5 L. King, Collier on Bankruptcy § 1328.01[1][d][vii] at 1328-15 (15th ed. 1991).[8]

It is noted that § 1322(b)(6) permits provision in a Chapter 13 plan only for those postpetition claims allowed under § 1305. Since a claim may not be allowed under § 502 unless a proof of the claim has been filed, a § 1305 claim as to which no claim has been filed may not be allowed and, under § 1322(b)(6), may not be provided for by the Chapter 13 plan or, under § 1328(a), discharged at the completion of payments under the plan.

Although the foregoing conclusion requires a rather tortuous journey through the applicable code provisions, it is believed by this court to be the correct conclusion, and is supported by all courts which this court has found to have addressed the issue. See Goodman, Benson, and Glover, supra; In re Dunn, 83 B.R. 694 (Bankr. D.Neb.1988); In re Hester, 63 B.R. 607 (Bankr.E.D.Tenn.1986); and In re Pritchett, 55 B.R. 557 (Bankr.W.D.Va.1985).

*204 CONCLUSION

Based upon the foregoing, the court concludes that debtor's objection to the claim of IRS must be overruled with respect to the portion of the claim consisting of, relating to or based upon income tax liability for the years 1985, 1986, 1988, 1990 and 1991.[9] The objection, however, will be sustained as to the portion of the claim consisting of, relating to or based upon income tax liability for the years 1981, 1982 and 1983.

IT IS SO ORDERED.

NOTES

[1] References herein to statutory provisions by section number only will be to provisions of the Bankruptcy Code, 11 U.S.C. §§ 101 et seq., unless the context requires otherwise.

[2] The claim includes alleged income tax liability for the calendar years 1981, 1982, 1983, 1985, 1986, 1988, 1990 and 1991, and interest and penalties thereon. A total of $3,246.36, representing 1986 and 1988 taxes and pre-petition interest thereon, is listed as secured, pursuant to a notice of tax lien filed October 23, 1989; a total of $22,881.38, representing 1982, 1983, 1985, 1990 and 1991 taxes and pre-petition interest thereon, is listed as unsecured but entitled to priority under § 507(a)(7); and a total of $43,448.16, representing 1981 taxes and pre-petition interest, and penalties on both classes of unsecured claims, is shown as a general unsecured claim.

[3] No. 85-02631-A.

[4] Rule 1009, Fed.R.Bankr.P., a voluntary petition, list, schedule, or statement may be amended by the debtor as a matter of course at any time before the case is closed. Notice must be given to the trustee and to any entity affected by the amendment. Rule 1009 makes no mention whatever of, and in this court's opinion, has no applicability to, amendments to a plan. Chapter 13 plan modification before confirmation is governed by § 1323 and by Rule 3019, which requires that the court find, after hearing on notice [not "notice and a hearing" as is defined in § 102(1)], that the proposed modification does not adversely change the treatment of the claim of any creditor . . . who has not accepted the modification in writing. Since no objection has been raised or prejudice claimed with regard to debtor's procedural impropriety, this court will take no further action with regard to it.
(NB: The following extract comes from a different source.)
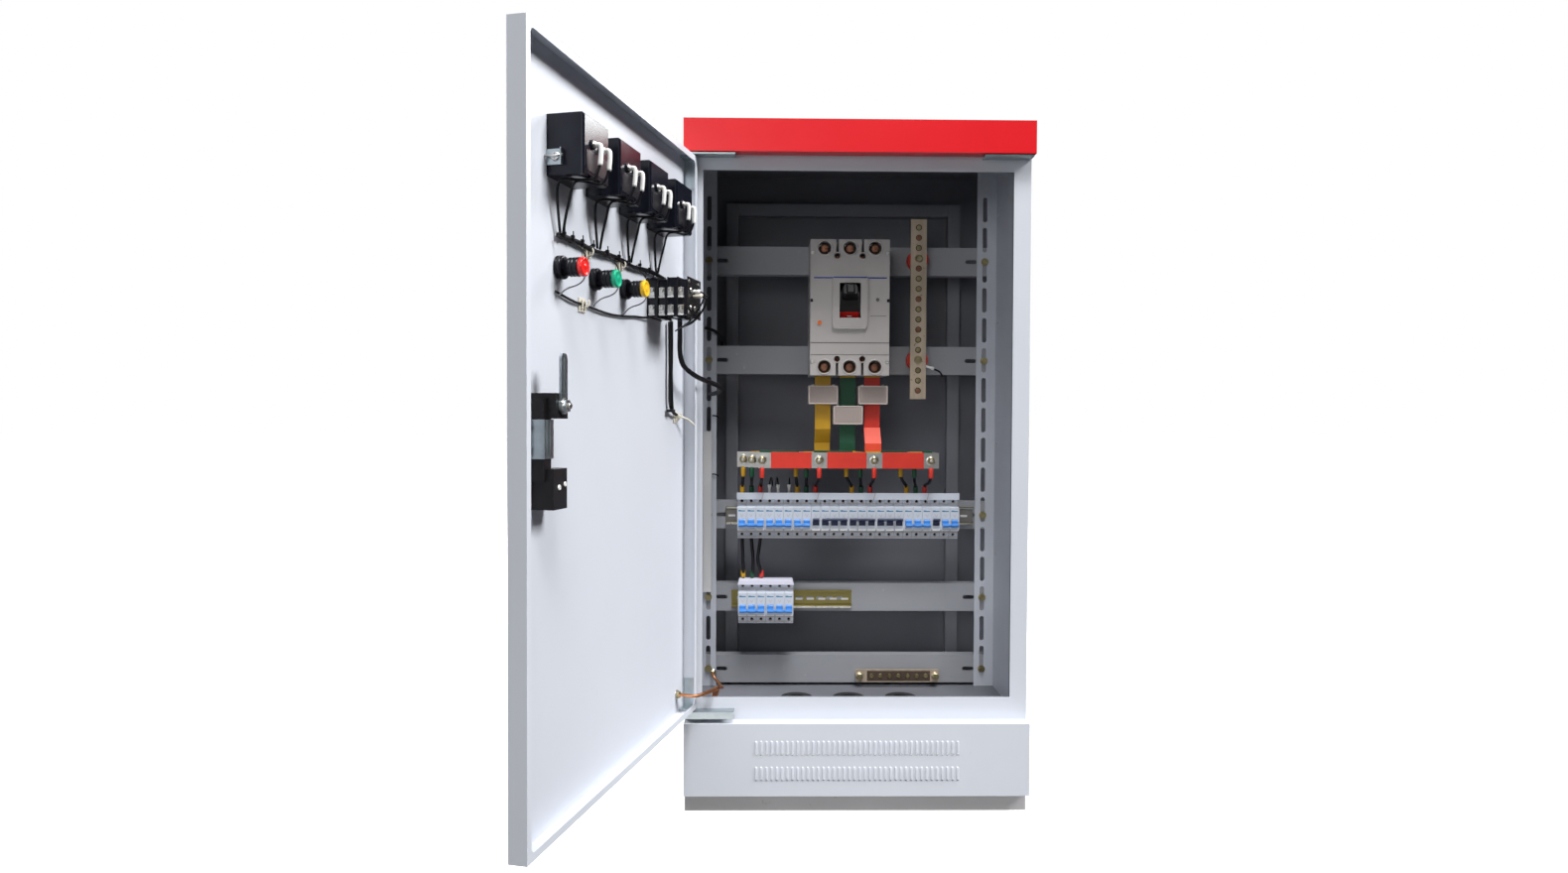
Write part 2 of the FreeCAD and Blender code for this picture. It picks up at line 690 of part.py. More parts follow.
# ---- breaker rows --------------------------------------------------------------------------
def pole(x0, z):
    """One breaker pole with its rail groove, stepped nose and toggle pocket."""
    back = beam_y - din_depth + pole_hook
    shoulder = beam_y - shoulder_depth
    nose = beam_y - nose_depth
    h = pole_height / 2
    profile = [(back, z - h), (shoulder, z - h), (shoulder, z - nose_half), (nose, z - nose_half + 3.0),
               (nose, z + nose_half - 3.0), (shoulder, z + nose_half), (shoulder, z + h), (back, z + h)]
    body = outline_x(profile, x0 + pole_gap / 2, pole_pitch - pole_gap)
    groove = box(x0, x0 + pole_pitch, beam_y - din_depth, back, z - din_height / 2 - 0.2,
                 z + din_height / 2 + 0.2)
    drum_w = drum_width + 2 * drum_gap
    pocket = rod_x(x0 + (pole_pitch - drum_w) / 2, nose + drum_sunk, z + drum_z, drum_r + drum_gap, drum_w)
    screws = [rod_y(x0 + pole_pitch / 2, shoulder, z + s * (h - 8.0), 3.0, 9.0) for s in (-1, 1)]
    return cut(body, [groove, pocket] + screws)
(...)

[5] A discharge under § 1328(a) is to be granted as soon as practicable after completion by the debtor of all payments under the plan. With certain exceptions not applicable here, a discharge granted under § 1328(a) discharges "all debts provided for by the plan or disallowed under section 502 of this title. . . ."
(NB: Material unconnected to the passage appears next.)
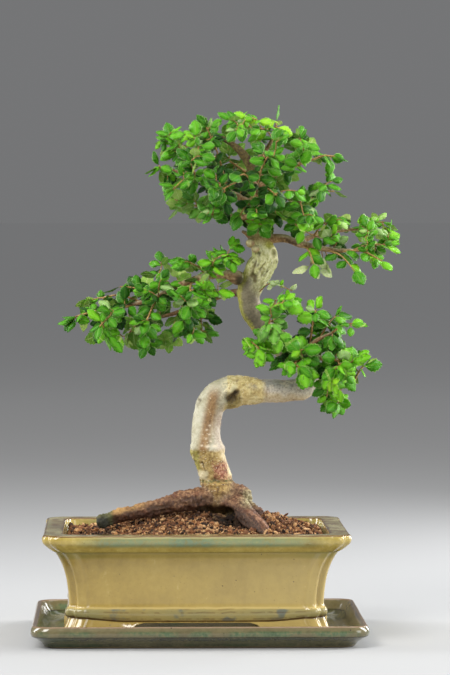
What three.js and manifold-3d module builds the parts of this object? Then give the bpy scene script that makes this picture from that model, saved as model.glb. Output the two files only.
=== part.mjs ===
// A Chinese elm bonsai in its glazed pot, standing in a drip tray.
// Millimetres, +Z up. The origin is the centre of the tray's underside.

import * as THREE from 'three';
import { mergeVertices } from 'three/addons/utils/BufferGeometryUtils.js';
import Module from 'manifold-3d';

const wasm = await Module();
wasm.setup();

// Driving dimensions of the pot and the tray
const GAP = 0.3;
const POT_X = -2.5;
const RIM_HALF = { x: 127.2, y: 98 };
const RIM_TOP = 92;
const LIP_HEIGHT = 14.5;
const BAND_HALF = 108.2;
const WAIST_HALF = 105.6;
const FOOT_HALF = 111;
const FOOT_INNER_HALF = 97;
const INNER_RIM_HALF = 109.7;
const POT_UNDERSIDE = 19.4;
const POT_FLOOR = 25.4;
const POT_CORNER = 15;
const DRAIN_RADIUS = 8;
const DRAIN_X = 52;
const DRAIN_SIDES = 10;
const FOOT_CORNER = { x: 50, y: 42 };
const TRAY_HALF = { x: 138.9, y: 111.7 };
const TRAY_BASE_HALF = 126.4;
const TRAY_HEIGHT = 18.6;
const TRAY_FLOOR = 5;
const TRAY_CORNER = 15;

// Driving dimensions of the soil, the tree and its leaves
const SOIL_EDGE = 84;
const SOIL_MOUND = 19;
const SOIL_CRUMB = 0.9;
const MOUND_X = 10;
const MOUND_REACH = { x: 80, y: 62 };
const TRUNK_SIDES = 10;
const TRUNK_STEPS = 34;
const ROOT_SIDES = 6;
const ROOT_STEPS = 5;
const BRANCH_SIDES = 4;
const SHOOT_SIDES = 3;
const SHOOT_STEPS = 2;
const LEAF_THICKNESS = 0.7;
const LEAF_LENGTH = 15;
const LEAF_WIDTH = 10.4;
const LEAF_SIZES = { min: 0.8, max: 1.1 };
const LEAF_START = 4.5;
const LEAF_SPACING = 6.7;
const SHOOT_RADIUS = 1.15;
const SHOOT_TAPER = 0.6;
const SHOOT_RISE = 0.1;
const TIP_LEAF = 9;
const SPRAY_SEED = 20261;

// Colours, roughness and metalness of the finishes
const finish = (color, roughness) => new THREE.MeshStandardMaterial({ color, roughness, metalness: 0 });
const POT_GLAZE = finish('#b29b5a', 0.25);
const TRAY_GLAZE = finish('#69644b', 0.25);
const SOIL = finish('#6e4b3c', 0.95);
const BARK = finish('#b8a684', 0.85);
const LEAF = finish('#3d7a28', 0.5);
const SCREEN = finish('#20221f', 0.6);

const vec = (x, y, z) => new THREE.Vector3(x, y, z);
const lerp = THREE.MathUtils.lerp;

// A repeatable stream of numbers from 0 to 1
function seededRandom(seed) {
  let state = seed;
  return () => {
    state = (state + 0x6d2b79f5) | 0;
    let mixed = Math.imul(state ^ (state >>> 15), 1 | state);
    mixed = (mixed + Math.imul(mixed ^ (mixed >>> 7), 61 | mixed)) ^ mixed;
    return ((mixed ^ (mixed >>> 14)) >>> 0) / 4294967296;
  };
}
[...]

[6] IRS, in its March 9, 1989 motion seeking to compel debtors to file tax returns, asserted that the reason for its not having filed a proof of claim in the Chapter 13 case, after conversion, was that it did not have sufficient information to determine the correct amount of tax liability for the years for which no returns had been filed. The implication was clearly that IRS intended to file such a proof of claim when such information was obtained.

[7] Under § 348(a), conversion of a case from one chapter to another constitutes an order for relief under the chapter to which the case is converted, but, except in circumstances not present here, does not effect a change in the date of the filing of the petition, the commencement of the case, or the order for relief.

[8] Compare ¶ 1305.01[2][A][i], at 1305-4. ("A plan requiring that notice be given any holder of a section 1305 postpetition claim in time to permit its proof and allowance and proposing appropriate payment of allowed postpetition claims would satisfy the requirement that the debt be provided for by the plan, thereby bringing such claims within the scope of a section 1328 discharge.") This would seem to ignore the specific language of § 1322(b)(6), permitting treatment of only allowed § 1305 claims, and to conflict with the universally held view that a postpetition creditor may not be forced to participate in the Chapter 13 plan process.

[9] It is noted that debtor provided no authority or argument in support of her contention that the liability for the years 1990 and 1991 was discharged in the earlier case, or that the claims insofar as it relates to those years, should be denied.